The next task was taking one of the current configuration files and converting it into the new pattern, a repository of its own. This repository would need to contain everything necessary for the configuration of a Logstash instance, plus some tests to verify that the config file works as expected when given a set of known inputs.
Its not overly easy to test a Logstash configuration, especially when it has never been tested before. Like all code, you need to be able to substitute certain values (like the location of the log files to read) and then figure out a way to measure the outcome, without changing the actual configuration too much. The approach I settled on was to parameterise the log locations like I mentioned above and to add an additional output during testing that wrote everything to a file. That way I could read the file in and check to make sure that it was outputting as many lines as I expected.

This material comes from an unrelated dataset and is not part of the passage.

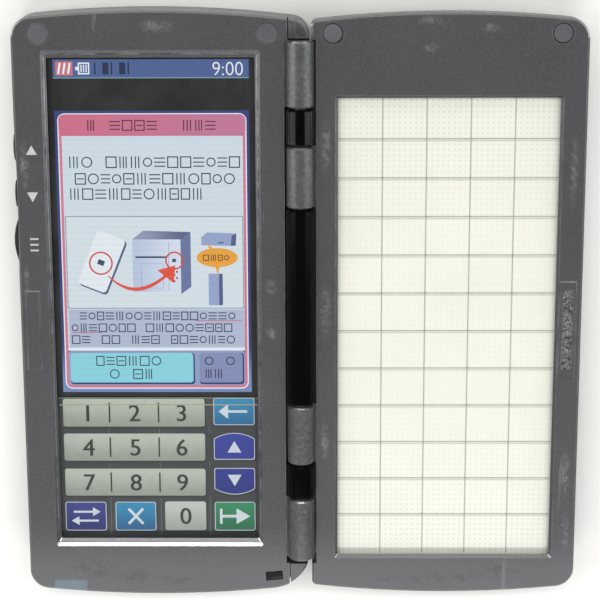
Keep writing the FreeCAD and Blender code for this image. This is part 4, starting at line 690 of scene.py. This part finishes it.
def soft_key(screen, name, x0, y0, x1, y1, colour):
    """A raised key on the screen: a face with a dark edge below it and at its right."""
    edge = lit(f"lcd_{name}_edge", (38, 62, 116), 1.0)
    screen.lay(f"{name}_key_edge", [box2(x0, y0, x1, y1, 0.8)], 2, edge)
    face = lit(f"lcd_{name}_face", colour, 1.0)
    screen.lay(f"{name}_key_face", [box2(x0, y0 + 0.5, x1 - 0.4, y1, 0.8)], 3, face)


ARROW_STEPS = 14


def diagram(screen, l, r, low_y):
    """The drawing: a handheld and a large box, an arrow between them, and two small boxes."""
    ink = lit("lcd_ink", (60, 70, 104), 1.0)
    low, high = low_y + 22.9, low_y + 48.2
    thin_line = lit("lcd_thin_line", (104, 126, 140), 1.0)
    screen.lay("diagram_frame", [frame2(l + 1.0, low, r - 0.9, high, 0.18)], 2, thin_line)
    ground = lit("lcd_ground", (214, 226, 234), 1.0)
    half_layer = screen.level(1) + 0.008
    shape = [box2(l + 1.2, low, r - 1.1, high - 0.2)]
    slab("diagram_ground", shape, half_layer, 0.006, ground, UNIT)
    lean = Matrix.Rotation(math.radians(-22), 2)

    def tilted(points, cx, cy):
        out = []
        for x, y in points:
            v = lean @ Vector((x, y))
            out.append((cx + v.x, cy + v.y))
        return out

    cx, cy = l + 10.4, low + 12.9
    pale = lit("lcd_pale", (230, 238, 244), 1.0)
    steel_blue = lit("lcd_steel_blue", (150, 166, 206), 1.0)
    deep = lit("lcd_deep", (84, 96, 140), 1.0)
    screen.lay("drawn_handheld_side", [tilted(box2(-3.5, -8.2, 4.6, 7.6, 1.0), cx, cy)], 2, deep)
    screen.lay("drawn_handheld", [tilted(box2(-4.0, -7.8, 4.0, 7.8, 1.0), cx, cy)], 3, pale)
    screen.lay("drawn_window", [tilted(box2(-0.9, -0.6, 0.9, 0.8), cx - 0.2, cy - 0.3)], 4, ink)
    bx = l + 18.7
    front = [box2(bx, low + 4.6, bx + 12.9, low + 19.0)]
    front_blue = lit("lcd_box_front", (186, 200, 226), 1.0, (214, 224, 240), (bx, bx + 12, "X"))
    screen.lay("drawn_box_front", front, 2, front_blue)
    near, far = bx + 12.9, bx + 15.6
    side = [[(near, low + 4.0), (far, low + 6.0), (far, low + 21.0), (near, low + 19.0)]]
    screen.lay("drawn_box_side", side, 2, lit("lcd_box_side", (104, 118, 162), 1.0))
    roof = [[(bx, low + 19.0), (bx + 12.9, low + 19.0), (bx + 15.6, low + 21.0), (bx + 3.0, low + 21.4)]]
    roof_blue = lit("lcd_box_top", (96, 104, 138), 1.0, (150, 160, 190), (bx + 14, bx, "X"))
    screen.lay("drawn_box_top", roof, 3, roof_blue)
    screen.lay("drawn_box_slot", [box2(bx + 0.8, low + 13.9, bx + 8.9, low + 14.4)], 3, ink)
    box_lines = [frame2(bx + 2.2, low + 5.6, bx + 8.2, low + 12.4, 0.14)]
    box_lines.append(box2(bx + 9.6, low + 5.0, bx + 9.75, low + 18.4))
    screen.lay("drawn_box_lines", box_lines, 3, steel_blue)
    dots = [oval2(bx + 11.1 + 0.7 * (i % 2), low + 7.6 + 0.85 * i, 0.32, 0.32, 12) for i in range(4)]
    screen.lay("drawn_box_lamps", dots, 4, lit("lcd_lamps", (190, 70, 96), 1.0))
    screen.lay("drawn_box_port", [box2(bx + 10.6, low + 12.8, bx + 11.6, low + 13.7)], 4, ink)
    sx = r - 12.1
    flat = [(sx, low + 17.4), (sx + 9.0, low + 17.2), (sx + 9.4, low + 20.6)]
    flat += [(sx + 1.6, low + 20.9), (sx, low + 19.6)]
    screen.lay("drawn_station_flat", [flat], 2, steel_blue)
    screen.lay("drawn_station_tall", [box2(sx + 1.8, low + 0.9, sx + 5.6, low + 9.6, 0.3)], 2, steel_blue)
    ends = [[(sx + 7.9, low + 17.2), (sx + 9.2, low + 17.3), (sx + 9.4, low + 20.6), (sx + 8.1, low + 20.0)]]
    ends.append(box2(sx + 4.6, low + 0.9, sx + 5.6, low + 9.6, 0.2))
    ends.append(box2(sx + 4.4, low + 17.9, sx + 6.0, low + 18.3))
    screen.lay("drawn_station_ends", ends, 3, deep)
    balloon = [oval2(sx + 4.2, low + 14.0, 5.5, 2.6, 40)]
    balloon.append([(sx + 3.5, low + 12.0), (sx + 4.3, low + 9.2), (sx + 4.9, low + 12.0)])
    balloon.append([(sx + 2.4, low + 16.1), (sx + 1.2, low + 18.0), (sx + 3.6, low + 16.3)])
    screen.lay("drawn_balloon", balloon, 4, lit("lcd_orange", (236, 164, 62), 1.0))
    signs = plain_signs(sx + 0.4, sx + 8.4, low + 14.0, 1.7, 71, 0.24, 0.35)
    screen.lay("balloon_bars", signs, 5, lit("lcd_brown", (96, 66, 44), 1.0))
    red = lit("lcd_red", (206, 68, 72), 1.0)
    rings = [ring2(cx - 0.2, cy - 0.4, 3.2, 0.42), ring2(bx + 11.2, low + 13.2, 2.5, 0.42)]
    screen.lay("drawn_rings", rings, 5, red)
    arc = []
    for i in range(ARROW_STEPS + 1):
        s = i / ARROW_STEPS
        x = (cx + 1.6) * (1 - s) ** 2 + 2 * (cx + 8.6) * s * (1 - s) + (bx + 9.2) * s * s
        y = (cy - 3.8) * (1 - s) ** 2 + 2 * (low + 1.4) * s * (1 - s) + (low + 9.6) * s * s
        arc.append((x, y, 0.3 + 1.3 * s))
    left = [(x + w * 0.35, y + w * 0.5) for x, y, w in arc]
    right = [(x - w * 0.05, y - w * 0.5) for x, y, w in arc]
    head = [(bx + 6.6, low + 10.6), (bx + 11.4, low + 11.9), (bx + 10.9, low + 7.0)]
    screen.lay("drawn_arrow", [left + right[::-1], head], 6, lit("lcd_arrow", (226, 78, 58), 1.0))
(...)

The last task was to rebuild the Octopus Deploy project for the configuration to deploy both the Logstash deployable component and the configuration and verify that it installed and ran correctly on deployment. The most difficult part here was that different versions of each component were required, so we had to extend our Octopus scripts to handle this properly (i.e. step 1 which deploys Logstash needs to know that it should deploy version 1.5.2, but step 2 needs to deploy version 1.0.15235.12789 of the actual configuration).
I really should have structured our Logstash deployments in this way from the start. Its almost always better to separate configuration from application code, especially when you don’t control the application. Often you will find that configuration changes a lot more than the code does, and when the code itself is quite large (as is the case with Logstash and its dependencies) it can get quite painful shifting all of those bytes around for no real reason.
But, alas, you can never see into the future with any sort of clarity, and you need to be willing to change things that you’ve done in the past when problems are identified or a better solution comes along.
Can’t get sentimental about these things.